Positive content is more viral than negative content: content that evokes emotions is usually more viral than content without; among the content that shares emotions the positive one is more likely to become viral. You wouldn’t bet this wouldn’t
you, taking into account the type of news we see on TV. Jonah Berger and Katy Milkman wrote an article in 2012 entitled “What Makes Online Content Go Viral?” that basically says:
- Content that evokes high-arousal emotions (positive or negative) is more viral. There are certain emotions that can be classified as high arousal and among these you can find: awe, anger, anxiety, fear, lust, joy, surprise. According to the figure anger seems to be the most efficient. People really feel that they need to do something when their social justice seems threaten. On the other hand sadness, a non-arousal negative feeling, doesn’t help too much.
- Practically useful content is also something that becomes viral more easily. Sharing practical content (in the area of how to…) seems to work as it’s embraced by many users.
Another research article, wrote by Jacopo Staiano and Marco Guerin, circles around the Valence-Arousal-Dominance (VAD) model, frequently used in psychology to categorize emotions. After them each individual emotion is a combination of three characteristics:
- Valence respresents intrinsic attractiveness (positive valence) or aversiveness (negative valence) to an event.
- Arousal is the state of being awoken or stimulated by something and ranges from excitement to relaxation.
- Dominance relates to the relationship with a specific subject or topic and ranges from submission (fear-low) to control (confidence-high).
If you are not in the mood for the whole article you can read a good analysis here. Basically, the researchers found that there is a connection between viral content and certain configurations of valence, arousal, and dominance.
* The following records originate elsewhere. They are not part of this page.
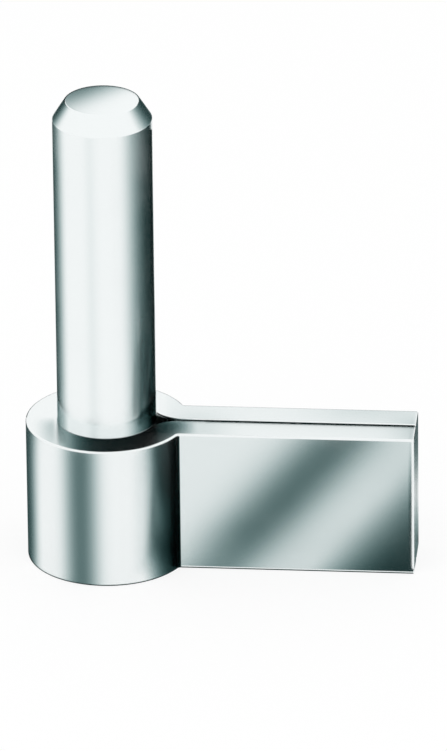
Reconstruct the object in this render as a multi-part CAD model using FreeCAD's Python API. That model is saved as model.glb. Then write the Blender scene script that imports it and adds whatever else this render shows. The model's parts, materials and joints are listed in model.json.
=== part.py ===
import FreeCAD, Part
import math
import os

# A hinge pin for a gate: a round pin held in the eye of a flat steel strap.
# The strap is one length of flat bar, folded round the pin, with its two leaves side by side.
# A gate's strap hinge drops over the pin and turns on it, resting on the top of the eye.
# The frame: +Z is the pin's axis, z = 0 is the top of the eye, +X runs along the leaves.

# Driving sizes, in millimetres
pin_diameter = 16.0
pin_reach = 56.0            # from the top of the eye to the tip
tip_chamfer_depth = 2.0     # lead-in cone at the tip, measured across the pin
tip_chamfer_height = 3.2    # the same cone, measured along the pin
tip_edge_radius = 0.4       # both edges of the cone are broken
shoulder = 0.25             # the pin is turned down by this where the eye grips it
foot_setback = 2.2          # the pin's foot stops this far above the underside

bar_thickness = 5.4
bar_width = 24.0
leaf_reach = 50.0           # from the pin's axis to the cut ends of the leaves
seam_gap = 0.4              # what stays open between the two closed leaves
crease_radius = 0.6         # outer radius where each leaf leaves the eye
bar_edge_break = 0.3        # small bevel on the bar's edges, wider than the shoulder so that nothing rides on it

weld_leg = 1.7              # fillet weld between the pin's foot and the eye
weld_crown = 0.25           # how far the weld's face stands proud of its chord

# Sizes that follow
pin_radius = pin_diameter / 2
seat_radius = pin_radius - shoulder
eye_bore_radius = seat_radius                     # the eye is closed tight on the pin's seat
eye_outer_radius = eye_bore_radius + bar_thickness
leaf_inner_y = seam_gap / 2
leaf_outer_y = leaf_inner_y + bar_thickness
underside_z = -bar_width
foot_z = underside_z + foot_setback


def vec(x, y, z=0.0):
    return FreeCAD.Vector(x, y, z)


def line(start, end):
    return Part.LineSegment(start, end).toShape()


def arc(start, middle, end):
    return Part.Arc(start, middle, end).toShape()


def arc_about(centre, start, end, toward):
    """An arc about centre from start to end, whose middle lies in the direction toward."""
    middle = centre + vec(toward.x, toward.y).normalize() * (start - centre).Length
    return arc(start, middle, end)


def mirrored(point):
    return vec(point.x, -point.y, point.z)


def bend_points():
    """The bend between the eye and one leaf, on the +Y side.

    The bar keeps its thickness through the bend, so its inner and outer faces share one centre.
    """
    centre_y = leaf_outer_y + crease_radius
    centre_r = eye_outer_radius + crease_radius
    centre = vec(math.sqrt(centre_r**2 - centre_y**2), centre_y)
    outward = vec(centre.x, centre.y).normalize()
    return {
        "centre": centre,
        "outward": outward,
        "outer_leaf": vec(centre.x, leaf_outer_y),
        "outer_eye": outward * eye_outer_radius,
        "inner_leaf": vec(centre.x, leaf_inner_y),
        "inner_eye": outward * eye_bore_radius,
    }


def strap_section():
    """The folded bar seen from above: one closed outline of even thickness."""
    bend = bend_points()
    centre = bend["centre"]
    axis = vec(0, 0)
    behind = vec(-1, 0)
    half_turn = (vec(0, -1) - bend["outward"]).normalize()
    end_outer = vec(leaf_reach, leaf_outer_y)
    end_inner = vec(leaf_reach, leaf_inner_y)

    def bend_arc(side, start, end):
        if side > 0:
            return arc_about(centre, start, end, half_turn)
        return arc_about(mirrored(centre), mirrored(start), mirrored(end), mirrored(half_turn))

    def span(side, start, end):
        if side > 0:
            return line(start, end)
        return line(mirrored(start), mirrored(end))

    edges = [
        span(+1, end_outer, bend["outer_leaf"]),
        bend_arc(+1, bend["outer_leaf"], bend["outer_eye"]),
        arc_about(axis, bend["outer_eye"], mirrored(bend["outer_eye"]), behind),
        bend_arc(-1, bend["outer_eye"], bend["outer_leaf"]),
        span(-1, bend["outer_leaf"], end_outer),
        span(-1, end_outer, end_inner),
        span(-1, end_inner, bend["inner_leaf"]),
        bend_arc(-1, bend["inner_leaf"], bend["inner_eye"]),
        arc_about(axis, mirrored(bend["inner_eye"]), bend["inner_eye"], behind),
        bend_arc(+1, bend["inner_eye"], bend["inner_leaf"]),
        span(+1, bend["inner_leaf"], end_inner),
        span(+1, end_inner, end_outer),
    ]
    return Part.Face(Part.Wire(edges))


def edges_to_break(solid):
    """The bar's long edges, above and below, and the corners of the cut ends."""
    found = []
    for edge in solid.Edges:
        box = edge.BoundBox
        flat = box.ZLength < 1e-6
        at_end = box.XMin > leaf_reach - 1e-6
        if flat or at_end:
            found.append(edge)
    return found


def folded_strap():
    solid = strap_section().extrude(vec(0, 0, -bar_width))
    return solid.makeChamfer(bar_edge_break, edges_to_break(solid))


def hinge_pin():
    """A turned bar: a seat in the eye, a shoulder on the eye's top, a plain shank and a lead-in cone."""
    tip_radius = pin_radius - tip_chamfer_depth
    cone_z = pin_reach - tip_chamfer_height
    corners = [
        vec(0, 0, foot_z),
        vec(seat_radius, 0, foot_z),
        vec(seat_radius, 0, 0),
        vec(pin_radius, 0, 0),
        vec(pin_radius, 0, cone_z),
        vec(tip_radius, 0, pin_reach),
        vec(0, 0, pin_reach),
    ]
    section = Part.Face(Part.makePolygon(corners + corners[:1]))
    turned = section.revolve(vec(0, 0), vec(0, 0, 1), 360)
    cone_edges = [
        edge
        for edge in turned.Edges
        if edge.BoundBox.ZLength < 1e-6
        and edge.BoundBox.XLength > 1e-6
        and edge.BoundBox.ZMin > cone_z - 1e-6
    ]
    return turned.makeFillet(tip_edge_radius, cone_edges)


def foot_weld():
    """A fillet weld round the pin's foot, in the corner that the setback leaves inside the eye."""
    corner = vec(eye_bore_radius, 0, foot_z)
    on_foot = corner - vec(weld_leg, 0, 0)
    on_eye = corner - vec(0, 0, weld_leg)
    chord_middle = (on_foot + on_eye) * 0.5
    crown = chord_middle + vec(-1, 0, 0).add(vec(0, 0, -1)).normalize() * weld_crown
    section = Part.Face(
        Part.Wire([line(corner, on_foot), arc(on_foot, crown, on_eye), line(on_eye, corner)])
    )
    return section.revolve(vec(0, 0), vec(0, 0, 1), 360)


PARTS = {
    "folded_strap": folded_strap,
    "hinge_pin": hinge_pin,
    "foot_weld": foot_weld,
}


def main():
    os.makedirs("parts", exist_ok=True)
    for name, make in PARTS.items():
        shape = make()
        box = shape.BoundBox
        print(
            f"{name}: valid {shape.isValid()}, {len(shape.Solids)} solid, {shape.Volume:.1f} mm3,",
            f"{box.XLength:.2f} x {box.YLength:.2f} x {box.ZLength:.2f} mm",
        )
        shape.exportStep(f"parts/{name}.step")


main()
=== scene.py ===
import json
import math

import bpy
import numpy as np
from mathutils import Matrix, Vector


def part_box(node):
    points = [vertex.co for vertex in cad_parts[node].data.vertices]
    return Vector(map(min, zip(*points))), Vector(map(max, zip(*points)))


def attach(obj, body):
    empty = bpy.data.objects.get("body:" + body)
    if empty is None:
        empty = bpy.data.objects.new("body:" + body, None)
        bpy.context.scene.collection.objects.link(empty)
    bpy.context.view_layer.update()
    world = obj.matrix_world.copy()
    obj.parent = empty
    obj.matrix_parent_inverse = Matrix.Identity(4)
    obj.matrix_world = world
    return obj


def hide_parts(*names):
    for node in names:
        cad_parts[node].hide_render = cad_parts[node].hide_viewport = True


# A weld-on hinge pin for a gate: a bright turned pin, held in the eye of a flat bar folded round it.
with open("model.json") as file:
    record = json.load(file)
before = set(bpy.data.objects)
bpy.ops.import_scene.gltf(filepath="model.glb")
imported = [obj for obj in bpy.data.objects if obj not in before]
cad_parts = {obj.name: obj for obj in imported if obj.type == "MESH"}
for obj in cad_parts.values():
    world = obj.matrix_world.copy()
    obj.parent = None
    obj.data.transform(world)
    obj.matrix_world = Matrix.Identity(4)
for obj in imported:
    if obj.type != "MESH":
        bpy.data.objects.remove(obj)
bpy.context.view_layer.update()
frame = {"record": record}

MM = 0.001

# Sizes, in millimetres, read from the CAD frame
mounts = {mount["name"]: mount for mount in frame["record"]["mounts"]}
strap_low, strap_high = (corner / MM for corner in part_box("folded_strap"))
pin_low, pin_high = (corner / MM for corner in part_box("hinge_pin"))

PIN_RADIUS = mounts["pin"]["dims"]["r_mm"]
PIN_TOP = pin_high.z
PIN_FOOT = pin_low.z
EYE_OUTER = -strap_low.x
LEAF_END = strap_high.x
UNDERSIDE = strap_low.z
BAR_WIDTH = -UNDERSIDE
LEAF_OUTER = mounts["leaf_back"]["pos_m"][1] / MM
LEAF_MIDDLE = -mounts["leaf_end"]["pos_m"][1] / MM
BAR_THICKNESS = 2 * (LEAF_OUTER - LEAF_MIDDLE)
EYE_BORE = EYE_OUTER - BAR_THICKNESS
EYE_MIDDLE = (EYE_OUTER + EYE_BORE) / 2

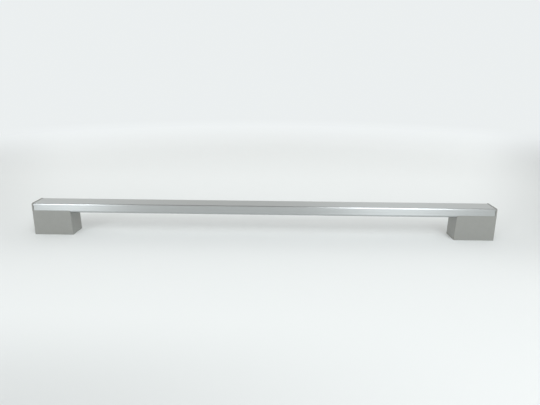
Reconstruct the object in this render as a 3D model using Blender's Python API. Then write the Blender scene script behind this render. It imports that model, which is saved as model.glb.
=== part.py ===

For example high arousal content (anger, happiness) creating low-dominance emotions (less-control, fear) was accompanied by large number of comment.
On the other hand, sharing was mostly done when users had a high dominance feeling (in control, confidence, inspiration). However, the researchers
did find negative valence contributes to higher virality, a contradictory finding with the study above.
Now that you know more or less something about virality, first of all you can concentrate on how to make things more viral when in need. Second of all, you can try to filter the content that is indeed viral from the one that is just being engineered to be viral. Probably you’ve noticed how different techniques described in this article and others that I wrote about in previous posts (e.g. click baits) are used to promote content as viral. As the authors of “What Makes Online Content Go Viral?” have noticed “rather than targeting “special” people, it may be more beneficial to focus on crafting contagious content.”